Few studies have considered the contribution of both living and dead microorganisms to C sequestration via rhizodeposits during plant growth. Thus, the contribution of rhizodeposits to the SOC pool via microbial necromass has rarely been estimated (Peixoto et al., 2020). Tracing and quantifying the photosynthetic-C flow through the plant‒soil-microbe continuum, including both microbial proliferation and mortality, will improve our understanding of the mechanisms underlying rhizodeposit-C sequestration in soil. The development of biomarkers able to distinguish C sources and separate living microorganisms from microbial necromasses remains a significant challenge (Liang et al., 2019). One possibility is phospholipid fatty acid analysis in combination with stable isotope probing, which can be used to trace plant-derived C flows in living microbial communities (Treonis et al., 2004).

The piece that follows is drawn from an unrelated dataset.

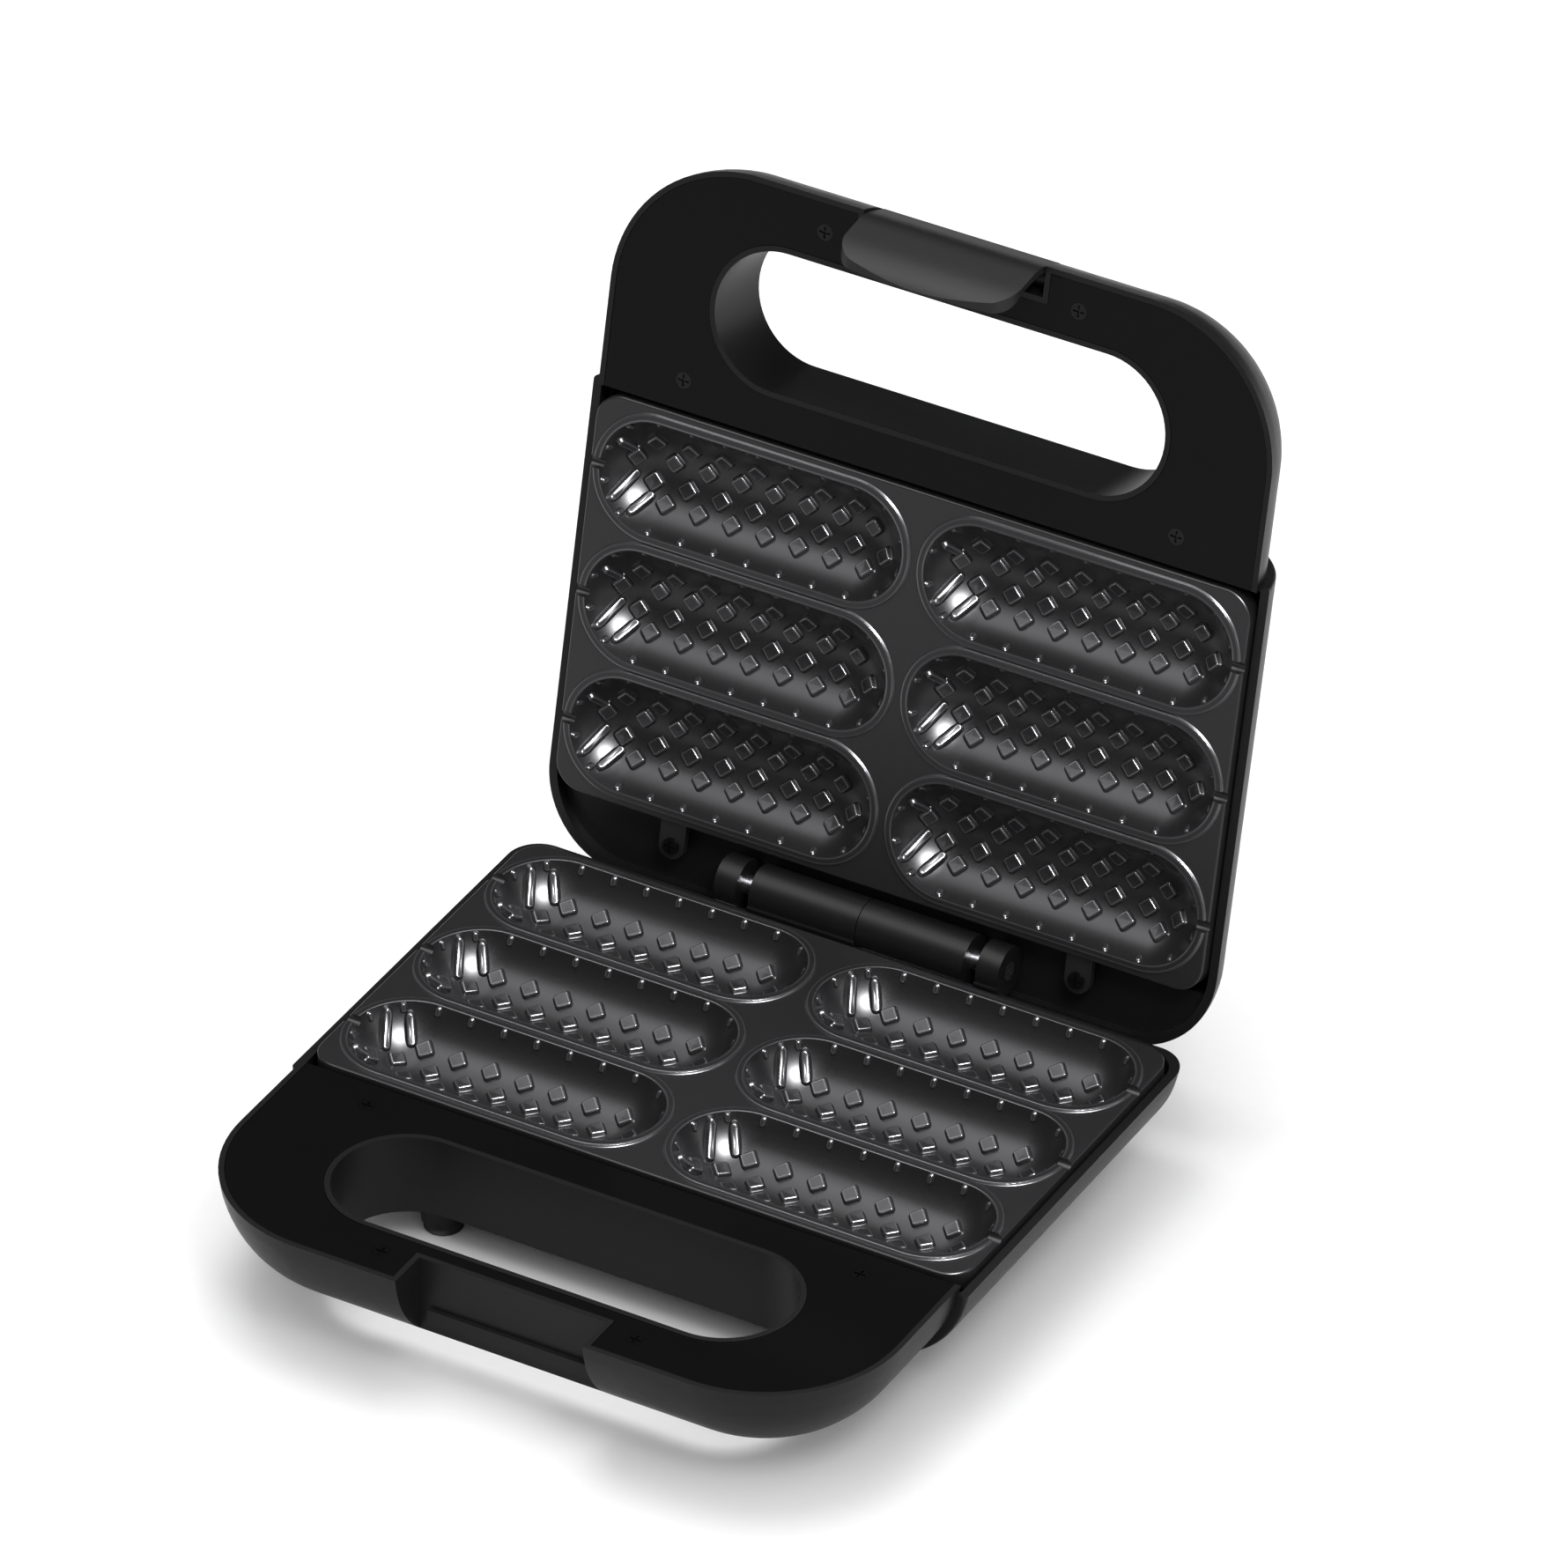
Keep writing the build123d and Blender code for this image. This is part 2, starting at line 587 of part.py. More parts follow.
def lower_shell():
    """Base housing: tub, handle, latch recess, legs, knuckles and cord inlet."""
    liner, pocket = front_pocket(RECESS_HALF_X, RECESS_REAR, HANDLE_DEPTH + WALL)
    boss, hole = inlet()
    shell = housing(LOWER_REAR, LOWER_REAR_CORNER) + [liner, boss] + legs() - [pocket, hole]
    catch_rear = RECESS_REAR + RIM_W
    shell += box(CATCH_LEFT, RECESS_HALF_X, CATCH_FRONT, catch_rear, -CATCH_BOTTOM, -CATCH_TOP)
    shell = shell - knuckle_room(1) + knuckles(-1, BASE_WEB) - hinge_bore()
    for x in (-POST_X, POST_X):
        shell -= rod(x, 0, -CUT, -TUB_DEPTH + SCREW_HEAD_H, SCREW_HEAD_R + SCREW_FIT)
        shell -= rod(x, 0, -CUT, 0, SCREW_R + SCREW_FIT)
    return shell


def upper_shell():
    """Lid housing before it is turned over: latch notch, rear shelf, knuckles, lamp holes."""
    liner, pocket = front_pocket(NOTCH_HALF_X, NOTCH_REAR, NOTCH_TOP)
    outer = tub_pod(TUB_TOP, TUB_DEPTH, 0, UPPER_REAR, UPPER_REAR_CORNER)
    shelf = box(-CUT, CUT, SHELF_FRONT, CUT, -SHELF_Z - WALL, -SHELF_Z) & outer
    boss_low = -SHELF_Z - PANEL_SCREW_LEN / 2
    bosses = [rod(x, LUG_Y, boss_low, -TUB_TOP - WALL / 2, BOSS_R) for x in (-LUG_X, LUG_X)]
    shell = housing(UPPER_REAR, UPPER_REAR_CORNER) + [liner, shelf] - pocket
    shell = shell - knuckle_room(-1) + knuckles(1, LID_WEB) + bosses - hinge_bore()
    shell -= [rod(x, LUG_Y, -SHELF_Z - PANEL_SCREW_LEN, 0, SCREW_R) for x in (-LUG_X, LUG_X)]
    shell -= [rod(x, LAMP_Y, -CUT, -HANDLE_TOP, LENS_R) for x in (-LAMP_X, LAMP_X)]
    return shell - latch_pin()


def lamp_lenses():
    """Two round lenses let into the lid's top."""
    low, high = -TUB_DEPTH - LENS_PROUD, -TUB_DEPTH + WALL
    lens = fillet(rod(0, 0, low, high, LENS_R).edges().group_by(Axis.Z)[0], LENS_PROUD / 2)
    return [Pos(x, LAMP_Y, 0) * lens for x in (-LAMP_X, LAMP_X)]


def lamps():
    """Glass lamps behind the lenses."""
    low = -TUB_DEPTH + WALL
    lamp = fillet(rod(0, 0, low, low + LAMP_H, LAMP_R).edges().group_by(Axis.Z)[-1], LAMP_R / 2)
    return [Pos(x, LAMP_Y, 0) * lamp for x in (-LAMP_X, LAMP_X)]


def latch_pin():
    """Pin the latch turns on, in the same turned-over frame as the lid's shell."""
    half_x = NOTCH_HALF_X + RIM_W
    return rod_x(-half_x, half_x, LATCH_PIN_Y, -LATCH_PIN_Z, LATCH_PIN_R)


def latch_front():
    """Front view of the latch: round lower corners and a bowed lower edge, as a block."""
    x, end = LATCH_HALF_X, LATCH_SIDE_END
    sides = Polyline((-x, end), (-x, LATCH_TOP), (x, LATCH_TOP), (x, end))
    bow = ThreePointArc((x, end), (0, LATCH_MID_END), (-x, end))
    plan = make_face(Plane.XZ * (sides + bow))
    plan = fillet(plan.vertices().sort_by(Axis.Z)[:2], LATCH_CORNER)
    return extrude(plan, CUT, both=True)


def latch():
    """Latch with the lid closed: bent pull with a nose, a barrel and a gap for the spring."""
    back = [(y + LATCH_T, z + (LATCH_T if z < LATCH_BEND_Z else 0)) for y, z in LATCH_FACE]
    back[-1] = (LATCH_FACE[-1][0], LATCH_FACE[-1][1] + LATCH_T)
    edges = [
        Spline(*LATCH_FACE), Line(LATCH_FACE[-1], back[-1]),
        Spline(*back[::-1]), Line(back[0], LATCH_FACE[0]),
    ]
    side = Plane.YZ.offset(-LATCH_HALF_X) * make_face(edges)
    pull = extrude(side, 2 * LATCH_HALF_X, dir=(1, 0, 0)) & latch_front()
    pull += rod_x(-LATCH_HALF_X, LATCH_HALF_X, LATCH_PIN_Y, LATCH_PIN_Z, LATCH_BARREL_R)
    inner = LATCH_PIN_Y - SPRING_COIL_R - SPRING_WIRE_R - SPRING_ROOM
    low, high = LATCH_PIN_Z - SPRING_LEG, LATCH_PIN_Z + SPRING_LEG
    pull -= box(-SPRING_HALF_X, SPRING_HALF_X, inner, CUT, low, high)
    radius = LATCH_PIN_R + LATCH_FIT
    return pull - rod_x(-CUT, CUT, LATCH_PIN_Y, LATCH_PIN_Z, radius)


def latch_spring():
    """Torsion spring round the latch pin with a leg down the back of the pull."""
    length = 2 * SPRING_HALF_X - 4 * SPRING_WIRE_R
    coil = Helix(length / SPRING_TURNS, length, SPRING_COIL_R)
    place = Pos(-length / 2, LATCH_PIN_Y, LATCH_PIN_Z) * Rot(0, 90, 0)
    wire_section = Plane(origin=coil @ 0, z_dir=coil % 0) * Circle(SPRING_WIRE_R)
    return place * sweep(wire_section, coil)


def turn_over(solids):
    """Flip lid pieces that were made open side up onto the closed lid."""
    return [mirror(solid, Plane.XY) for solid in as_list(solids)]


def as_list(solids):
    """One solid or a list of them, as a list."""
    return solids if isinstance(solids, list) else [solids]


def open_lid(solids):
    """Swing closed-lid pieces open about the hinge."""
    swing = Pos(0, HINGE_Y, 0) * Rot(-LID_OPEN, 0, 0) * Pos(0, -HINGE_Y, 0)
    return [swing * solid for solid in as_list(solids)]


def save(node, solids):
    """Move a node's solids onto the feet and write its file."""
    placed = [Pos(0, MOVE_Y, FOOT_BOTTOM) * solid for solid in as_list(solids)]
    export_step(placed[0] if len(placed) == 1 else Compound(children=placed), f"parts/{node}.step")


if __name__ == "__main__":
    os.makedirs("parts", exist_ok=True)
    base_nodes = {
        "lower_shell": lower_shell(),
        "lower_handle_panel": handle_panel(RECESS_HALF_X, RECESS_REAR),
        "lower_panel_screws": panel_screws(),
        "lower_plate": cooking_plate(),
        "lower_plate_screws": post_screws(),
        "lower_heater": heater(),
        "lower_reflector": reflector(),
        "lower_wiring": lower_wiring(),
        "thermostat": thermostat(),
        "thermal_fuse": thermal_fuse(),
        "terminal_block": terminal_block(),
        "cord_bush": cord_bush(),
        "cord_clamp": cord_clamp(),
        "rubber_feet": rubber_feet(),
        "hinge_pin": hinge_pin(),
    }
    lid_nodes = {
        "upper_shell": upper_shell(),
        "upper_handle_panel": handle_panel(NOTCH_HALF_X, NOTCH_REAR),
        "upper_panel_screws": panel_screws(),
        "upper_plate": upper_plate(),
        "upper_plate_screws": lug_screws(),
        "upper_heater": heater(),
        "upper_reflector": reflector(),
        "upper_wiring": upper_wiring(),
        "lamp_lenses": lamp_lenses(),
        "lamps": lamps(),
        "latch_pin": latch_pin(),
    }
    for node, solids in base_nodes.items():
        save(node, solids)
    for node, solids in lid_nodes.items():
        save(node, open_lid(turn_over(solids)))
    save("latch", open_lid(latch()))
    save("latch_spring", open_lid(latch_spring()))
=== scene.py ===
import json
from math import cos, pi, radians, sin, sqrt

import bpy
import numpy as np
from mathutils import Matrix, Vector


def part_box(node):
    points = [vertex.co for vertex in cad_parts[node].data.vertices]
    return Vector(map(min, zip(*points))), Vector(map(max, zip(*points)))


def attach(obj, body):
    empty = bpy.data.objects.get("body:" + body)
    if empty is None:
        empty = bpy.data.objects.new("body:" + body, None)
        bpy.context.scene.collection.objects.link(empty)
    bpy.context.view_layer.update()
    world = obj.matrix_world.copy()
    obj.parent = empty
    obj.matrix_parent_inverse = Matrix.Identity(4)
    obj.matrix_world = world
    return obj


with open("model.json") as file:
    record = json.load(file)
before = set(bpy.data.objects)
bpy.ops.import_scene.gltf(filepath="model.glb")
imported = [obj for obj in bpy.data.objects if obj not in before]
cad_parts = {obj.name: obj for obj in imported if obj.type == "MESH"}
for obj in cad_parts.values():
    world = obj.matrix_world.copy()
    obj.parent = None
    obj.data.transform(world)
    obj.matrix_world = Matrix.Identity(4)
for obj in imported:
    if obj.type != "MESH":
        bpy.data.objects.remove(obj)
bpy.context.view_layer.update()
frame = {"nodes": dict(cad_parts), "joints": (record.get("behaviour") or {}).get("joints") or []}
MM = 0.001


# ---------------------------------------------------------------- the frame's own sizes
def joint(name):
    """The record's joint of that name."""
    return next(j for j in frame["joints"] if j["name"] == name)


HINGE = Vector(joint("lid_hinge")["pos_m"])
LID_OPEN = radians(joint("lid_hinge")["range_deg"][1])
LOW_PLATE, HIGH_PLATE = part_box("lower_plate")
PLATE_X, PLATE_Y, _ = (HIGH_PLATE - LOW_PLATE) / MM
PLATE_CENTRE = Vector(((LOW_PLATE.x + HIGH_PLATE.x) / 2, (LOW_PLATE.y + HIGH_PLATE.y) / 2, HINGE.z))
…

The accumulation of amino sugars in soil is a good indicator of the contribution of dead microorganisms, considering that plants do not produce amino sugars (Glaser et al., 2004). Although more than 20 amino sugars have been identified in microorganisms, glucosamine (GlcN), galactosamine (GalN), and muramic acid (MurN) are the most commonly used biomarkers. Glucosamine in soil is mainly derived from the chitins of fungal cell walls, whereas MurN exclusively originates from bacterial cell walls, providing indications of the fungal (GlcN) and bacterial quantities (MurN), respectively (Joergensen, 2018; Liang et al., 2020).

Considering the large C sequestration potential of paddy soils, it is crucial to understand the contribution and path of rhizodeposits to stable C pools (Zhu et al., 2017b; Atere et al., 2020; Wei et al., 2021). In this study, we traced photosynthate flow within rice plants and belowground, with a special focus on pools of microbial necromass in paddy soils. Rice (Oryza sativa L.) received 0 or 100 mg N kg⁻¹ soil and was grown continuously in ¹³CO₂ atmosphere for 38 days under ambient (400 μL L⁻¹) or elevated CO₂ concentrations (800 μL L⁻¹). Stable isotope probing was combined with PLFA biomarkers and amino sugars, including GlcN and MurN, to determine the contribution of living and dead microbial biomass to SOC accumulation in pools of mineral-associated organic matter (MAOM) and particulate organic matter (POM) (Koyama et al., 2018). We hypothesized that: (i) compared to bacteria, a more stable fungal necromass would contribute more to SOC because of its recalcitrance, especially in the late booting stage, because of the slower adaption and growth of fungal hyphae during plant development; (ii) both elevated CO₂ and N fertilization would increase the total plant biomass and belowground C allocation, with the subsequent incorporation of rhizodeposits into SOC fractions, particularly the mineral-associated C pool.